Instructions for the task
Starting from the line that contains "make_waistband()", copy every line exactly until the line that contains "obj.data.transform(world)", which is also included.

Records with modeling code:
###

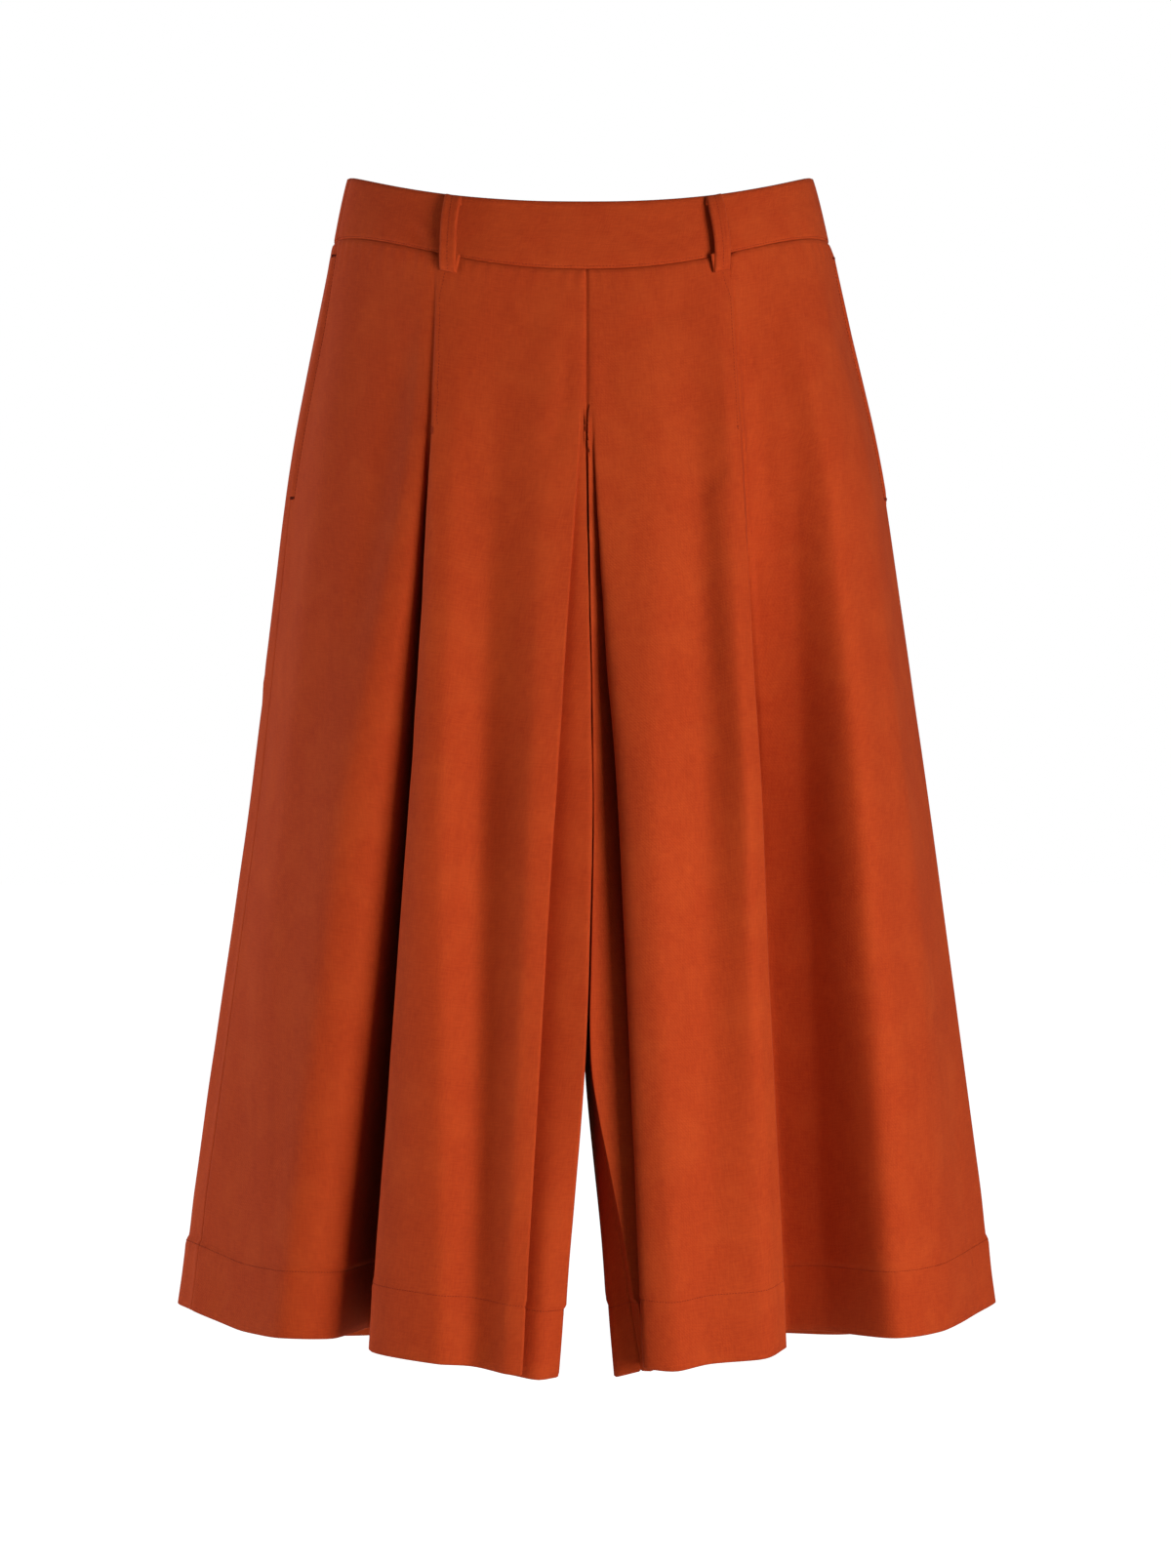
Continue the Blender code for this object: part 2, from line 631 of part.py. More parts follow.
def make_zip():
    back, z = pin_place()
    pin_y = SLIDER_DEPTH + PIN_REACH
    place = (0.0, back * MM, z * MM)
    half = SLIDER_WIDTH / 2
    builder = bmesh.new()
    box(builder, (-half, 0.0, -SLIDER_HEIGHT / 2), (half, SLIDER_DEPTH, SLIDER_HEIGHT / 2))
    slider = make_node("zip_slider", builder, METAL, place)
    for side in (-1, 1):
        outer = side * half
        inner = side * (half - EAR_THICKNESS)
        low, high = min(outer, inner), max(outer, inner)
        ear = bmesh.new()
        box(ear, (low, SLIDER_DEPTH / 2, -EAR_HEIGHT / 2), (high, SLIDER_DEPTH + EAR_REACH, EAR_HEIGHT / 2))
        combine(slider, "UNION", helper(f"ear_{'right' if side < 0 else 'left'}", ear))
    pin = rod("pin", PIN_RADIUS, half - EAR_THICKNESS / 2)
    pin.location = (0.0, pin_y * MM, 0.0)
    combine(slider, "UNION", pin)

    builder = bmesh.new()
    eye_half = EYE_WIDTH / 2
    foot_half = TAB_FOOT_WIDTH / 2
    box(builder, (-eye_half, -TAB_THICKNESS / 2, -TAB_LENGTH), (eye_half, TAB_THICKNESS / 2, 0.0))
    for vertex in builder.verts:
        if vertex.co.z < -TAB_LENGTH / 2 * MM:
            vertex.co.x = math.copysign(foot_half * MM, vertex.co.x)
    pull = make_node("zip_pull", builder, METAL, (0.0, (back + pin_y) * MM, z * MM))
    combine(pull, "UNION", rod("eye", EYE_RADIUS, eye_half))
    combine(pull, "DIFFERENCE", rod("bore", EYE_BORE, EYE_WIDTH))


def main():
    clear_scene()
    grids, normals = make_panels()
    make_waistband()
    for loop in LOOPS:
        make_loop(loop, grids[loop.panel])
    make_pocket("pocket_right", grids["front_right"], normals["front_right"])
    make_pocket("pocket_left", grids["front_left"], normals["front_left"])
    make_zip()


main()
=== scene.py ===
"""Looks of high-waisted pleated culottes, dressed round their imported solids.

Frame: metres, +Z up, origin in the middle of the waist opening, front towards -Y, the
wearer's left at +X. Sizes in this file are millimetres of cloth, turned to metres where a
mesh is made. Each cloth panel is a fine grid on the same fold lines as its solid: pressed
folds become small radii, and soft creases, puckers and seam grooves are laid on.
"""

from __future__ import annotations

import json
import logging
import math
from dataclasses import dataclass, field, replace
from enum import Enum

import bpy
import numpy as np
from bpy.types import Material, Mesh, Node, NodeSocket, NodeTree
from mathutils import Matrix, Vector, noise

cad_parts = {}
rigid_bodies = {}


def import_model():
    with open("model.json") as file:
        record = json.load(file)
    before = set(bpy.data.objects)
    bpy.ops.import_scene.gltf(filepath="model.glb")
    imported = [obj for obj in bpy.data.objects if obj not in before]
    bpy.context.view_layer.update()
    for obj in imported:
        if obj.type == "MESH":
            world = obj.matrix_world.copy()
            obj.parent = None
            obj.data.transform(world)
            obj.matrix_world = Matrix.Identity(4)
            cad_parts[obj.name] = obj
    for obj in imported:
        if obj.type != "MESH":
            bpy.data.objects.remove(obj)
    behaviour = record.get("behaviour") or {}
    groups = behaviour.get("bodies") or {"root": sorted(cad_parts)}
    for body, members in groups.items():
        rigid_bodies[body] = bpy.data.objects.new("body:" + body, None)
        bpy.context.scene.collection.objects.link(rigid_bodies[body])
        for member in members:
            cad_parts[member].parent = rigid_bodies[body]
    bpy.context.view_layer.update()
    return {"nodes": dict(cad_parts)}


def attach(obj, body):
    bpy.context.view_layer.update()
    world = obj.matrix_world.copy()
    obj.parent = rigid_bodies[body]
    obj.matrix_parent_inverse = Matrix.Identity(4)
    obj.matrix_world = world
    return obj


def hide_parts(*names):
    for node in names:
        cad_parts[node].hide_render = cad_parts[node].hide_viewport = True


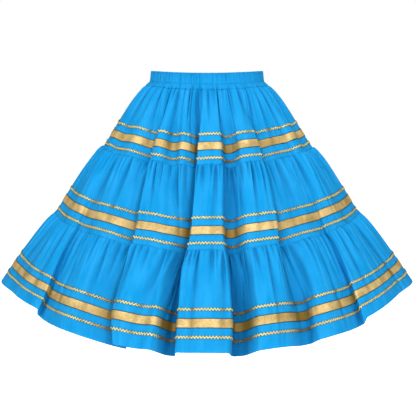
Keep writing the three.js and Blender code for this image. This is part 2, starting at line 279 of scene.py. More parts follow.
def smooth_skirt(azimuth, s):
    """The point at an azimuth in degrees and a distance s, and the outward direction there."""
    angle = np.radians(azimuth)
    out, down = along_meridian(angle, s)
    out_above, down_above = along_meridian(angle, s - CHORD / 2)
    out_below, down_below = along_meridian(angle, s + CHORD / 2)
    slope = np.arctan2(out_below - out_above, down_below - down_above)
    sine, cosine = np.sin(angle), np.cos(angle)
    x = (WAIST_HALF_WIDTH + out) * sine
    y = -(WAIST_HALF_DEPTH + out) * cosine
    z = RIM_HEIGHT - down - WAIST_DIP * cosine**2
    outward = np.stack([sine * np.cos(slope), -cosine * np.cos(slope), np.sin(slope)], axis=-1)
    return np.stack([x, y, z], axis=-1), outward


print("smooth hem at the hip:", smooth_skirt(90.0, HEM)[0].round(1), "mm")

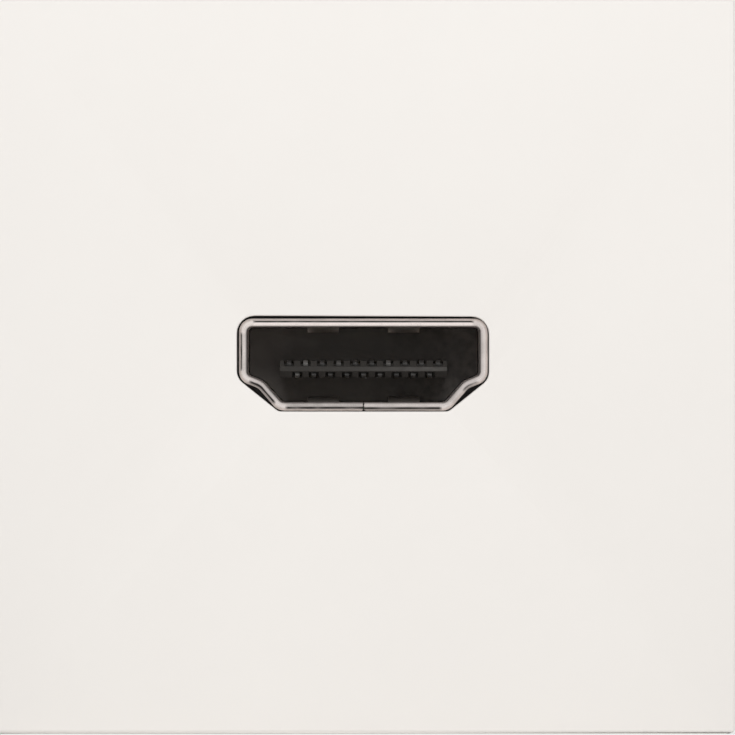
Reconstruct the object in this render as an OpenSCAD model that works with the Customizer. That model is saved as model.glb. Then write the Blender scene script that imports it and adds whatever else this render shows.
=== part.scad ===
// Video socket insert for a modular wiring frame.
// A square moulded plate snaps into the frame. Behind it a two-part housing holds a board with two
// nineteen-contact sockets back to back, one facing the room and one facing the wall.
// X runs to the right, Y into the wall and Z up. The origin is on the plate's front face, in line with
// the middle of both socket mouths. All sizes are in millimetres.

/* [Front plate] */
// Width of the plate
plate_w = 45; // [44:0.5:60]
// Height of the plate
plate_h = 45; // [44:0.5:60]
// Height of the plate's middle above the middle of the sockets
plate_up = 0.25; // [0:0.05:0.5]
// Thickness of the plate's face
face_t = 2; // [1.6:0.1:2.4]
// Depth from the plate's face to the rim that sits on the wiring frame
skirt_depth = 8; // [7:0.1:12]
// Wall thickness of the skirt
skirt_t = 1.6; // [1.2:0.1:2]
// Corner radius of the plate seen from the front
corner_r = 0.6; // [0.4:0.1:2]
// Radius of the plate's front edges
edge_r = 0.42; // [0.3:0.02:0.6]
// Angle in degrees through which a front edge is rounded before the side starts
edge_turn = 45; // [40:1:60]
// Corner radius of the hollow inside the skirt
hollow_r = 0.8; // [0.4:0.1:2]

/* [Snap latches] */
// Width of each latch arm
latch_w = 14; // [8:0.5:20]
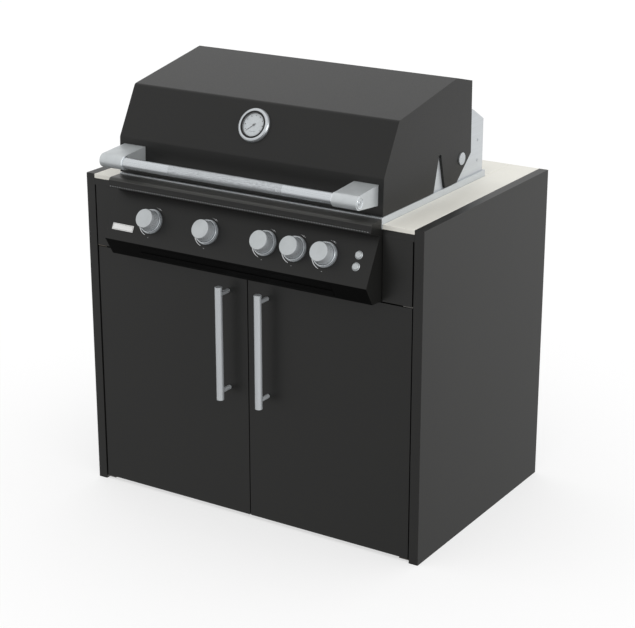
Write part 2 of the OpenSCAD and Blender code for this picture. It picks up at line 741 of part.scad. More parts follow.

###

Reply
    make_waistband()
    for loop in LOOPS:
        make_loop(loop, grids[loop.panel])
    make_pocket("pocket_right", grids["front_right"], normals["front_right"])
    make_pocket("pocket_left", grids["front_left"], normals["front_left"])
    make_zip()


main()
=== scene.py ===
"""Looks of high-waisted pleated culottes, dressed round their imported solids.

Frame: metres, +Z up, origin in the middle of the waist opening, front towards -Y, the
wearer's left at +X. Sizes in this file are millimetres of cloth, turned to metres where a
mesh is made. Each cloth panel is a fine grid on the same fold lines as its solid: pressed
folds become small radii, and soft creases, puckers and seam grooves are laid on.
"""

from __future__ import annotations

import json
import logging
import math
from dataclasses import dataclass, field, replace
from enum import Enum

import bpy
import numpy as np
from bpy.types import Material, Mesh, Node, NodeSocket, NodeTree
from mathutils import Matrix, Vector, noise

cad_parts = {}
rigid_bodies = {}


def import_model():
    with open("model.json") as file:
        record = json.load(file)
    before = set(bpy.data.objects)
    bpy.ops.import_scene.gltf(filepath="model.glb")
    imported = [obj for obj in bpy.data.objects if obj not in before]
    bpy.context.view_layer.update()
    for obj in imported:
        if obj.type == "MESH":
            world = obj.matrix_world.copy()
            obj.parent = None
            obj.data.transform(world)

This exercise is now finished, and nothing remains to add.